Her middle-aged granddaughter’s comments 100 years later:

Ouch! It sounds like the kick hurt. Grandma’s cow Mollie had her first calf in August. And, Grandma had been pleased with how well Mollie adjusted to being milked, For example on September 27 she wrote:

“Was in doubts and fears as to how Mollie would act when I commenced to milk her. Pop milked her last night, but I had to do it after that, so I got up early this morning, resolving to come off conquering and I did. Hurrah. She didn’t kick.”

But apparently something upset Mollie while Grandma was milking the next cow—and she gave Grandma a kick.

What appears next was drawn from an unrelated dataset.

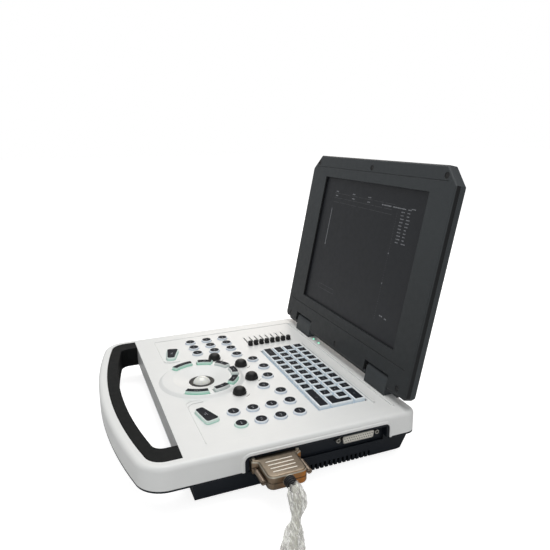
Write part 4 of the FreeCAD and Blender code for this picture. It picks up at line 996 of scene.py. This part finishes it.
def socket_faces():
    """The cream contact face of each socket, with 25 dark discs standing for its holes as painted shade."""
    form = Form()
    for low, high in solids("probe_sockets"):
        centre = (low + high) / 2
        face = high.x + 0.12
        corners = [(-17.2, -3.4), (17.2, -3.4), (18.6, 3.4), (-18.6, 3.4)]
        outline = lambda inset: rounded(corners, 1.8, inset, 4)
        turn = Matrix(((0, 0, 1), (1, 0, 0), (0, 1, 0))).to_4x4()
        place = Matrix.Translation(Vector((0, centre.y, centre.z))) @ turn
        part = Form()
        part.stack(outline, [(face - 1.2, 0, 0), (face - 0.2, 0, 0), (face, 0.2, 0)])
        for row, count in ((1.42, 13), (-1.42, 12)):
            for number in range(count):
                across = 2.76 * (number - (count - 1) / 2)
                # Each hole is a dark disc, painted shade where the open hole would be.
                part.turned((across, row, face - 0.3), [(0.62, 0), (0.62, 0.34), (0.5, 0.36)], 14, 1)
        shift = len(form.points)
        form.points += [tuple(place @ Vector(point)) for point in part.points]
        form.faces += [tuple(corner + shift for corner in face_) for face_ in part.faces]
        form.looks += part.looks
    new_piece("socket_faces", form, "base", [LOOKS["insert_cream"], LOOKS["painted_hole_shade"]])


def hood_outline(start, end, centre, inset):
    """The hood's plan: wide ears at the flange, a body with round front corners."""
    half = 26.3
    right = [(start + 7.6, half), (start + 10.4, 20.5), (end, 20.4)]
    corners = [(start, centre - half)]
    corners += [(x, centre - y) for x, y in right]
    corners += [(x, centre + y) for x, y in reversed(right)]
    corners += [(start, centre + half)]
    return rounded(corners, [1.0, 1.6, 2.0, 7.2, 7.2, 2.0, 1.6, 1.0], inset, 8)


def plug_hood():
    """Two cast halves that meet in a fine groove, with pale ribs across the top."""
    low, high = box_mm("hood_upper")
    lower, _ = box_mm("hood_lower")
    centre = (low.y + high.y) / 2
    middle = (lower.z + high.z) / 2
    for node, sign in (("hood_upper", 1), ("hood_lower", -1)):
        form = Form()
        reach = high.z - middle
        heights = [(0.1, 0.5), (0.45, 0.0), (reach - 2.0, 0.15), (reach - 0.7, 0.75),
                   (reach - 0.15, 1.7), (reach, 2.6)]
        # Look 2 on the band just below the top edge paints a highlight along that edge.
        levels = [(middle + sign * height, inset, 2 if inset == 0.75 else 0) for height, inset in heights]
        if sign < 0:
            levels.reverse()
        form.stack(lambda inset: hood_outline(low.x, high.x, centre, inset), levels)
        if sign > 0:
            for number in range(4):
                x = low.x + 14.5 + 5.6 * number
                block_low = Vector((x - 0.65, centre - 14.5 + 0.4 * number, high.z - 0.2))
                form.block(block_low, Vector((x + 0.65, centre + 13.5 - 0.6 * number, high.z + 0.45)), 1, 0.3)
            for side in (-1, 1):
                place = (low.x + 4.4, centre + side * 23.2, high.z)
                form.turned(place, [(1.9, -0.2), (1.9, 0.6), (1.5, 0.95), (0.3, 1.0)], 20, 2)
        looks = [LOOKS["bronze"], LOOKS["rib_pale"], LOOKS["screw_metal_and_painted_edge_highlight"]]
        item = new_piece(f"{node}_cast", form, "probe_plug", looks)
        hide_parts(node)


def strain_relief():
    low, high = box_mm("strain_relief")
    middle = (low + high) / 2
    form = Form()
    profile = [(4.6, 0.0), (4.6, 4.0), (6.1, 4.2), (6.3, 4.8), (6.3, 6.6), (6.0, 7.2)]
    level = 7.4
    radius = 5.9
    while level < high.x - low.x - 1.6:
        groove = radius - 1.0
        profile += [(groove, level), (groove, level + 0.7), (radius, level + 1.0), (radius, level + 2.0)]
        level += 2.5
        radius -= 0.28
    profile += [(radius - 0.6, level), (radius - 0.9, high.x - low.x)]
    looks = [1 if height < 6.8 else 0 for _, height in profile]
    turn = Matrix.Rotation(math.pi / 2, 4, "Y")
    form.turned((0, 0, 0), profile, 40, 0, looks)
    place = Matrix.Translation(Vector((low.x, middle.y, middle.z))) @ turn
    looks = [LOOKS["relief_black"], LOOKS["collar_pale"]]
    item = new_piece("strain_relief_ribbed", form, "probe_plug", looks, place)
    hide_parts("strain_relief")


CABLE_TURN = 24.0
CABLE_DROP_LENGTH = 44.0
CABLE_SIDESTEP = 21.0
SLEEVE_RADIUS = 7.0


def cable_path(count=120):
    """The cable's centre line: straight out of the plug, a droop to the desk, and along it."""
    low, high = box_mm("strain_relief")
    centre = (low + high) / 2
    leave = Vector((high.x + 0.6, centre.y, centre.z))
    heading = Vector((math.cos(math.radians(CABLE_TURN)), -math.sin(math.radians(CABLE_TURN)), 0))
    land = Vector((leave.x + CABLE_DROP_LENGTH, centre.y - CABLE_SIDESTEP, SLEEVE_RADIUS + FLOOR))
    poles = [leave, leave + Vector((14, 0, 0)), land - heading * 24, land]
    path = [Vector((low.x - 12, centre.y, centre.z)), Vector((low.x, centre.y, centre.z))]
    for step in range(count):
        t = step / (count - 1)
        weights = ((1 - t) ** 3, 3 * t * (1 - t) ** 2, 3 * t * t * (1 - t), t ** 3)
        path.append(sum((pole * weight for pole, weight in zip(poles, weights)), Vector()))
    for step in range(1, 66):
        path.append(land + heading * step)
    return path


def probe_cable():
    path = cable_path()
    chance = Vector((3.1, 7.7, 1.3))

    def radius(step, turn):
        place = path[step] * 0.12 + chance
        return 3.7 + 0.12 * noise.noise(place + Vector((math.cos(turn), math.sin(turn), 0)) * 0.4)

    form = Form()
    form.tube(path, radius, 28)
    item = new_piece("probe_cable_jacket", form, "probe_plug", [LOOKS["cable_cream"]])
    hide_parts("probe_cable")


def film_sleeve():
    """Clear film bunched round the cable, tied a little way down and spreading after the tie."""
    path = cable_path(200)[2:]
    lengths = [0.0]
    for one, two in zip(path, path[1:]):
        lengths.append(lengths[-1] + (two - one).length)
    tie = 27.0
    count = 144

    def girth(distance):
        """The film's mean radius at a distance from the plug."""
        bulge = 2.2 * math.exp(-((distance - 9) / 9) ** 2)
        pinch = 1 - 0.36 * math.exp(-((distance - tie) / 6) ** 2)
        spread = 4.6 / (1 + math.exp(-(distance - tie - 16) / 7))
        return (5.7 + bulge + spread) * pinch

    def radius(step, turn):
        distance = lengths[step]
        mean = girth(distance)
        twist = 0.02 * distance
        folds = 0.0
        for waves, size, phase in ((4, 0.34, 0.4), (7, 0.30, 1.9), (12, 0.20, 4.0), (19, 0.10, 2.2)):
            swing = waves * (turn + twist * (1 + 0.2 * waves / 5)) + phase + 0.035 * distance
            folds += size * math.sin(swing)
        place = Vector((distance * 0.06, math.cos(turn) * 2.0, math.sin(turn) * 2.0))
        crumple = noise.fractal(place, 0.9, 2.1, 4)
        value = mean * (0.98 + 0.30 * folds + 0.20 * crumple)
        return max(value, 4.05)

    form = Form()
    form.tube(path, radius, count, caps=False)
    for index, point in enumerate(form.points):
        form.points[index] = (point[0], point[1], max(point[2], FLOOR + 0.2))
    item = new_piece("cable_film", form, "probe_plug", [LOOKS["film_clear"]])
    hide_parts("cable_sleeve")


# ---------------------------------------------------------------- stage


def seen_by_camera(tree):
    """1 on rays that come straight from the camera and 0 on light bounced by the object."""
    return tree.nodes.new("ShaderNodeLightPath").outputs["Is Camera Ray"]


def floor_look():
    """A pale sheet that the camera sees almost white, with the object's soft shadow on it."""
    look = moulded("floor_pale", (0.62, 0.62, 0.62), 0.8, 4.0, 0.0, 0.004)
    look.put("Emission Color", (1.0, 1.0, 1.0, 1.0))
    boost = look.ramp(seen_by_camera(look.tree), 0, 1, 0.0, 0.82)
    look.put("Emission Strength", boost)
    look.put("Specular IOR Level", 0.0)
    return look.material


def stage():
    bpy.ops.mesh.primitive_plane_add(size=16, location=(0, 0, FLOOR * MM - 0.0002))
    floor = bpy.context.object
    floor.name = "floor"
    floor.data.materials.append(floor_look())


def area_light(name, place, target, size, power, color):
    data = bpy.data.lights.new(name, "AREA")
    data.shape = "RECTANGLE"
    data.size = size[0]
    data.size_y = size[1]
    data.energy = power
    data.color = color
    item = bpy.data.objects.new(name, data)
    bpy.context.scene.collection.objects.link(item)
    item.location = place
    direction = Vector(target) - Vector(place)
    item.rotation_mode = "QUATERNION"
    item.rotation_quaternion = direction.to_track_quat("-Z", "Y")


SKY_FOR_CAMERA, SKY_FOR_OBJECT = 1.0, 0.42


def lights():
    world = bpy.data.worlds.new("studio")
    bpy.context.scene.world = world
    world.use_nodes = True
    tree = world.node_tree
    background = tree.nodes["Background"]
    background.inputs["Color"].default_value = (1.0, 1.0, 1.0, 1.0)
    strength = tree.nodes.new("ShaderNodeMapRange")
    tree.links.new(seen_by_camera(tree), strength.inputs["Value"])
    strength.inputs["To Min"].default_value = SKY_FOR_OBJECT
    strength.inputs["To Max"].default_value = SKY_FOR_CAMERA
    tree.links.new(strength.outputs["Result"], background.inputs["Strength"])
    middle = (0.0, 0.0, 0.05)
    area_light("key_above", (-0.45, 0.2, 1.85), middle, (1.5, 1.5), 22.5, (1.0, 0.995, 0.985))
    area_light("warm_left", (-1.6, 0.7, 0.8), middle, (0.9, 0.9), 4, (1.0, 0.88, 0.78))
    area_light("fill_right", (1.7, -0.5, 0.6), middle, (1.2, 1.2), 6, (0.98, 0.99, 1.0))


CAMERA_PLACE = (0.6132, -0.1840, 0.3437)
CAMERA_RIGHT = (0.3735, 0.9276, -0.0106)
CAMERA_DOWN = (0.2310, -0.1041, -0.9674)
CAMERA_AHEAD = (-0.8984, 0.3589, -0.2532)
CAMERA_LENS = 35.68


def camera():
    """The photograph's own viewpoint."""
    data = bpy.data.cameras.new("photo_camera")
    data.sensor_width = 36.0
    data.lens = CAMERA_LENS
    data.clip_start = 0.01
    item = bpy.data.objects.new("photo_camera", data)
    bpy.context.scene.collection.objects.link(item)
    axes = Matrix((Vector(CAMERA_RIGHT), -Vector(CAMERA_DOWN), -Vector(CAMERA_AHEAD))).transposed()
    item.matrix_world = Matrix.Translation(Vector(CAMERA_PLACE)) @ axes.to_4x4()
    bpy.context.scene.camera = item
    bpy.context.scene.view_settings.view_transform = "Standard"


dress_nodes()
key_rows()
enter_key()
round_buttons("buttons_left")
round_buttons("buttons_arc")
round_buttons("buttons_right", green=(1,))
arc_keys()
wedge_keys()
knobs()
sliders()
trackball()
panel_marks()
panel_ridges()
lid_lip()
screen_marks()
socket_faces()
plug_hood()
strain_relief()
probe_cable()
film_sleeve()
stage()
lights()
camera()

There have been huge changes in how cows are milked over the last hundred years. In 1911 most farmers had just a few cows that were milked by hand. Today most cows are milked by machines in milking parlors (and some are even milked by robots.)

Missed the Visitors

16-year-old Helena Muffly wrote exactly 100 years ago today: 

Wednesday, October 18, 1911: Grandma and Aunt Alice were here today, but I didn’t get to see them because they had gone when I got home from school. We had a review in Latin today. An easy examination it was.

John and Sarah Derr Family. Taken about 1900. L to R. Front Row: John, Annie (Derr) Van Sant, Sarah. Back Row: Miles, Fuller, Alice (Derr) Krumm, Elmer, Phoebe (Derr) Muffly, Judson, Homer.

Her middle-aged granddaughter’s comments 100 years later:

Grandma’s Aunt Alice was her mother’s (Phoebe Derr Muffly) sister. She was married to John Krumm and lived in Turbotville.

Alice is referred to as Mary Alice in official records, so she apparently went by her middle name. Based on information in the 1910 census on the Family Search website, she would have been 54-years-old in 1911 and was 5 years older than Phoebe.

Alice’s and Phoebe’s mother –and Grandma’s grandmother– was Sarah Derr. Sarah also lived in Turbotville, and was 70-years-old in 1911.

Turbotville is located about 4 miles northeast of the Muffly farm. The women may have come by horse and buggy—or may have taken the train.  The Susquehanna, Bloomsburg, and Berwick Railroad provided passenger service to Turbotville—and there was a flag stop at a feed mill near the Muffly’s.